Compare this to Jeep charging a $20,000 premium for their hybrid in the Grand Cherokee. No thanks!

I will say that all the negative comments about the Tesla EV’s are coming from those of you who don’t own one and have probably never driven one. I absolutely love my Model Y long range. Is it the be all end all? No, but as a member of our family fleet it is the one that gets driven most for everyday driving. We’ve had ours for a little more than six months and it has cost us less than $50 to charge in that time… with zero additional costs.


Now hold on there a minute, let's check it out:

six months x 30 day/month x 25 miles/day x 1Gal/18 miles x $4/Gal = $1,000 dollars to drive daily for six months, under the above rate assumptions, with an average ICE vehicle, being driven 25 miles per day.

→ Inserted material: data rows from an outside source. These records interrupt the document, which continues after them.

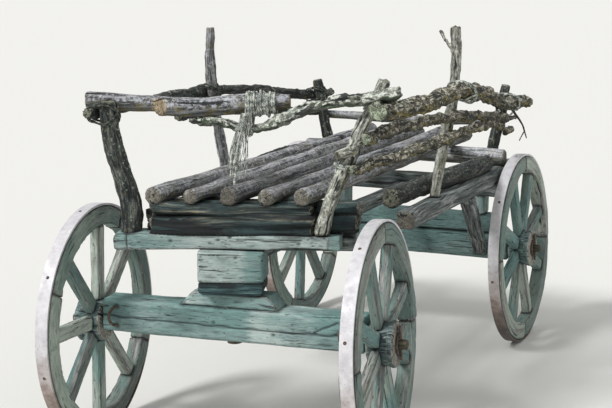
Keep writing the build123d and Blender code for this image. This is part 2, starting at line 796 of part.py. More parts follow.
# Move everything so that the origin is the middle of the footprint, and write one file a node
whole = Compound([solid for solids in nodes.values() for solid in solids]).bounding_box()
shift = Pos(-(whole.min.X + whole.max.X) / 2, -(whole.min.Y + whole.max.Y) / 2, -whole.min.Z)
for node, solids in nodes.items():
    moved = [shift * solid for solid in solids]
    shape = moved[0] if len(moved) == 1 else Compound(moved)
    export_step(shape, f"parts/{node}.step")
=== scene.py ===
import json
import math
import random

import bpy
import numpy as np
from numpy.linalg import norm
from mathutils import Matrix, Vector
from mathutils.bvhtree import BVHTree


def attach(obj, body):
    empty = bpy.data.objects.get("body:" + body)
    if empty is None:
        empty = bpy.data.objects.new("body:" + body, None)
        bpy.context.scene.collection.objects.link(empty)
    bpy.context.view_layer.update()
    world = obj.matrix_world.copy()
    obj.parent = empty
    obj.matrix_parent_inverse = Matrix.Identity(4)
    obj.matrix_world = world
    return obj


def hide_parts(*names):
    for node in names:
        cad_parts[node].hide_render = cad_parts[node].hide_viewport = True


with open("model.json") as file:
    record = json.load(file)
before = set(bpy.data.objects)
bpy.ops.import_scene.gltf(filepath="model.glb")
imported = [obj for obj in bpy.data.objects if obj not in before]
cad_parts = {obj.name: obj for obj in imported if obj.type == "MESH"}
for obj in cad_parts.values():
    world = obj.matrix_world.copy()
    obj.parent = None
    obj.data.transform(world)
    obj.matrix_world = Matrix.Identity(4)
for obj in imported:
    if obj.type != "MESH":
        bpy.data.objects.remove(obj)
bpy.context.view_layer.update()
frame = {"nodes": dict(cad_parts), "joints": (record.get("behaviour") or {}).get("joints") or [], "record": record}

# Old wooden farm wagon, in metres: +Y to the rear, +X to its right, +Z up
joints = {joint["name"]: joint for joint in frame["joints"]}
bodyOf = {node: body for body, nodes in frame["record"]["behaviour"]["bodies"].items() for node in nodes}
slotOf = {part["node"]: part["material_slot"] for part in frame["record"]["subparts"]}
kingpin = Vector(joints["steering"]["pos_m"])
kingpin.z = 0
bunkTurn = math.radians(19.5)  # the front bolster stands turned on the axle
bunk = Matrix.Translation(kingpin) @ Matrix.Rotation(bunkTurn, 4, "Z")
bunkTilt = bunk.to_3x3()
armEnds = [Vector(joints[side + "_wheel_spin"]["pos_m"]) for side in ("front_right", "front_left")]
axleSpan = armEnds[0] - armEnds[1]
axle = Matrix.Translation(kingpin) @ Matrix.Rotation(math.atan2(axleSpan.y, axleSpan.x), 4, "Z")
wheelPlaces = ("front_left", "front_right", "rear_left", "rear_right")
dice = random.Random(7)


# Small tools

def placed(name, data):
    piece = bpy.data.objects.new(name, data)
    bpy.context.scene.collection.objects.link(piece)
    return piece


def pick(*pieces):
    for other in bpy.context.selected_objects:
        other.select_set(False)
    for piece in pieces:
        piece.select_set(True)
    bpy.context.view_layer.objects.active = pieces[0]


def applyModifier(piece, kind, **settings):
    pick(piece)
    bpy.ops.object.modifier_add(type=kind)
    modifier = piece.modifiers[-1]
    for key, value in settings.items():
        setattr(modifier, key, value)
    bpy.ops.object.modifier_apply(modifier=modifier.name)


def joined(pieces, name):
    pick(*pieces)
    if len(pieces) > 1:
        bpy.ops.object.join()
    piece = bpy.context.view_layer.objects.active
    piece.name = piece.data.name = name
    return piece


def settle(piece, body, slot, *nodes):
    # the piece's place goes into its mesh, and it rides on its body
    pick(piece)
    bpy.ops.object.transform_apply(location=True, rotation=True, scale=True)
    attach(piece, body)
    if nodes:
        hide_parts(*nodes)


def setMaterial(piece, material):
    piece.data.materials.clear()
    piece.data.materials.append(material)


# Camera: at standing eye height, to the right in front of the wagon
photoCamera = {
    "place": (2.205, -4.253, 1.784),  # from the ground under the kingpin
    "yaw": 24.26,
    "pitch": -10.34,
    "roll": 0.1,
    "lens": 79.65,
    "sensor": 36.0,
}


def makeCamera():
    data = bpy.data.cameras.new("photoCamera")
    data.lens = photoCamera["lens"]
    data.sensor_width = photoCamera["sensor"]
    camera = placed("photoCamera", data)
    camera.location = kingpin + Vector(photoCamera["place"])
    camera.rotation_euler = (
        math.radians(90 + photoCamera["pitch"]),
        math.radians(photoCamera["roll"]),
        math.radians(photoCamera["yaw"]),
    )
    bpy.context.scene.camera = camera


makeCamera()
print("camera placed")


# Materials

def linear(hexColour):
    parts = [int(hexColour[i:i + 2], 16) / 255 for i in (1, 3, 5)]
    return [c / 12.92 if c <= 0.04045 else ((c + 0.055) / 1.055) ** 2.4 for c in parts] + [1.0]


usualSettings = {  # what a node of each kind has here, unless its call says otherwise
    "Math": {"operation": "MULTIPLY", "use_clamp": True},
    "Mix": {"data_type": "RGBA"},
}


def addNode(tree, kind, inputs=(), output=0, stops=(), **settings):
    # inputs go by place or name: a socket is linked, a hex colour made linear, and the rest is set
    node = tree.nodes.new("ShaderNode" + kind)
    for name, value in {**usualSettings.get(kind, {}), **settings}.items():
        setattr(node, name, value)
    for key, value in inputs.items() if isinstance(inputs, dict) else enumerate(inputs):
        if isinstance(value, bpy.types.NodeSocket):
            tree.links.new(value, node.inputs[key])
        else:
            node.inputs[key].default_value = linear(value) if isinstance(value, str) else value
    if stops:
        ramp = node.color_ramp
        while len(ramp.elements) < len(stops):
            ramp.elements.new(0.5)
        for element, (place, colour) in zip(ramp.elements, stops):
            element.position = place
            element.color = linear(colour)
    return node.outputs[output] if node.outputs else node


def times(tree, *values):
    return addNode(tree, "Math", values)


def plus(tree, *values):
    return addNode(tree, "Math", values, operation="ADD")


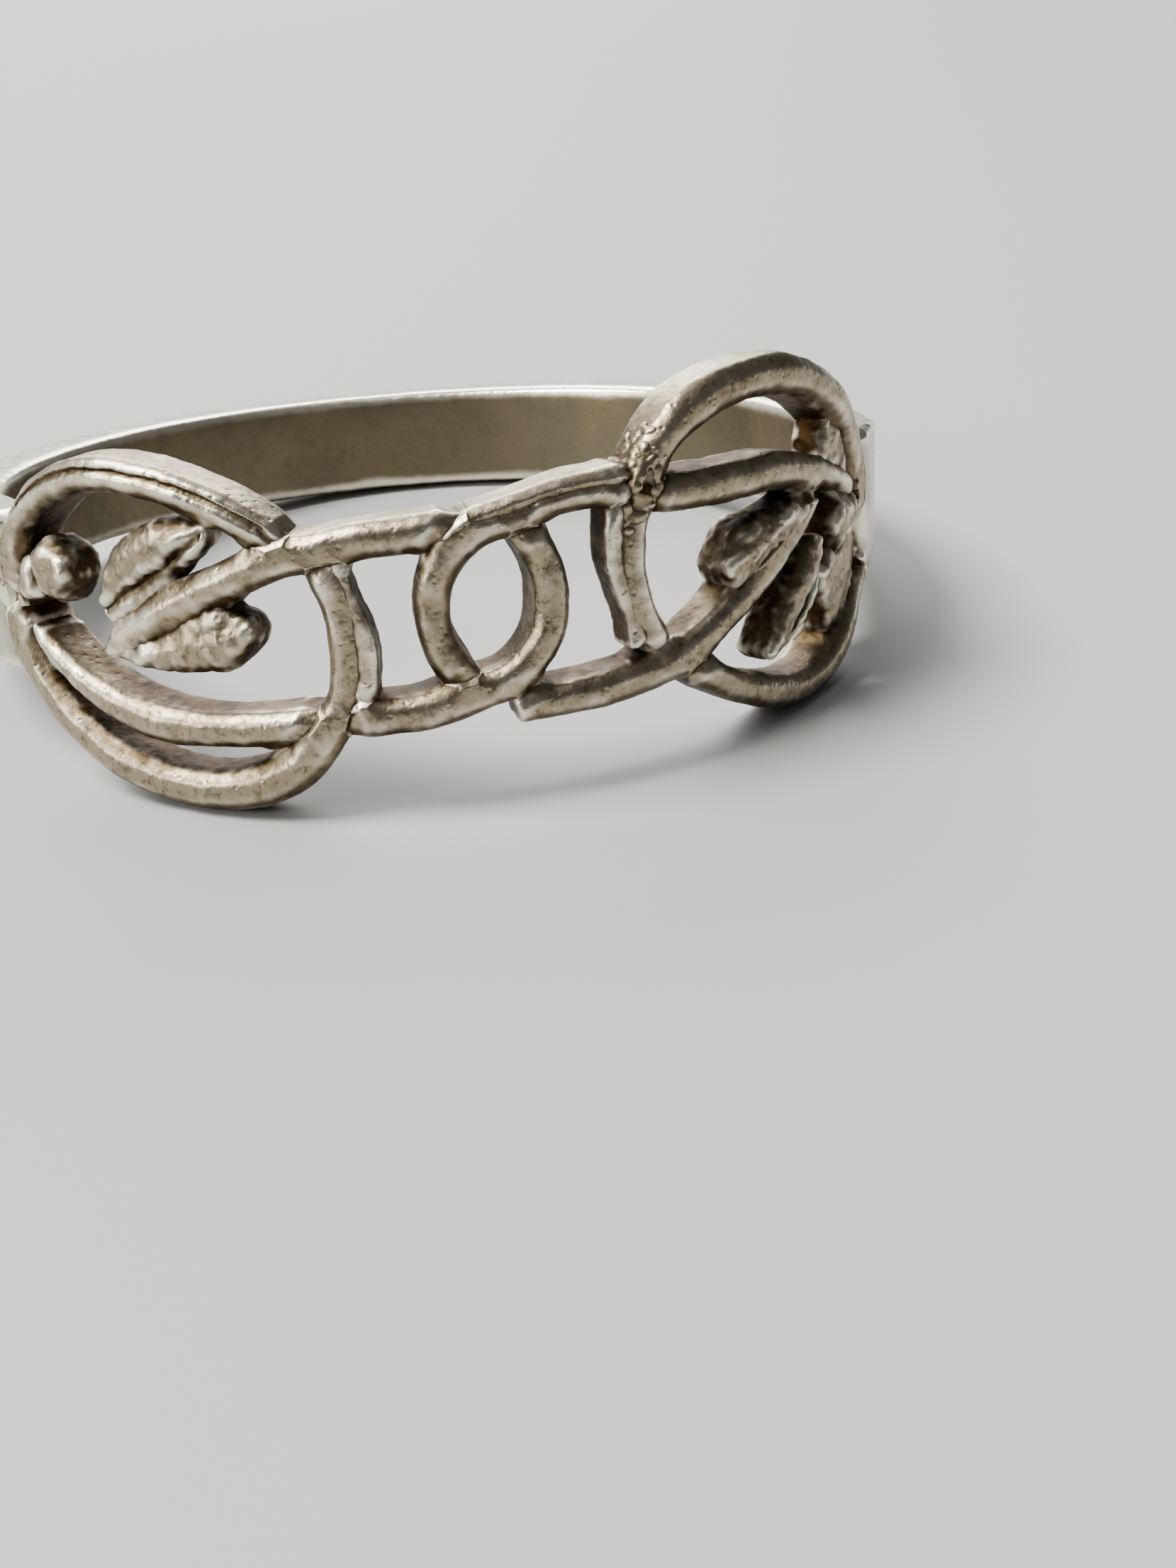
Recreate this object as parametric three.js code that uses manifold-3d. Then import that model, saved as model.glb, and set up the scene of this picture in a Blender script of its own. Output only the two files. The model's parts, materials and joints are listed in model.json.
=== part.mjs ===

So you spent $50, vs $1000 if you had driven an ICE vehicle instead. Is this what you're claiming ? That is definitely a big savings, not including total cost of ownership factors. So here's the big question:

How do you know for sure the electricity you used to charge your ride cost you $50 ? Do you have a solar panel ? Do you have electronics that measure the total draw going into your car battery that you can use to accurately calculate your residential electricity cost to charge that baby ?

Are EV's really THAT more efficient in driving fuel cost (electricity being the fuel compared to gasoline) compared to ICE technology? There's lots of way to look at EV vs ICE, but those rough figures using those assumptions aren't exactly lining up for me.

I know someone who has a top of the line Tesla, and he loves it. But he does not compare them to his high end gas vehicles for longer range use, he bought it for fun and performance for short ranges and commuting.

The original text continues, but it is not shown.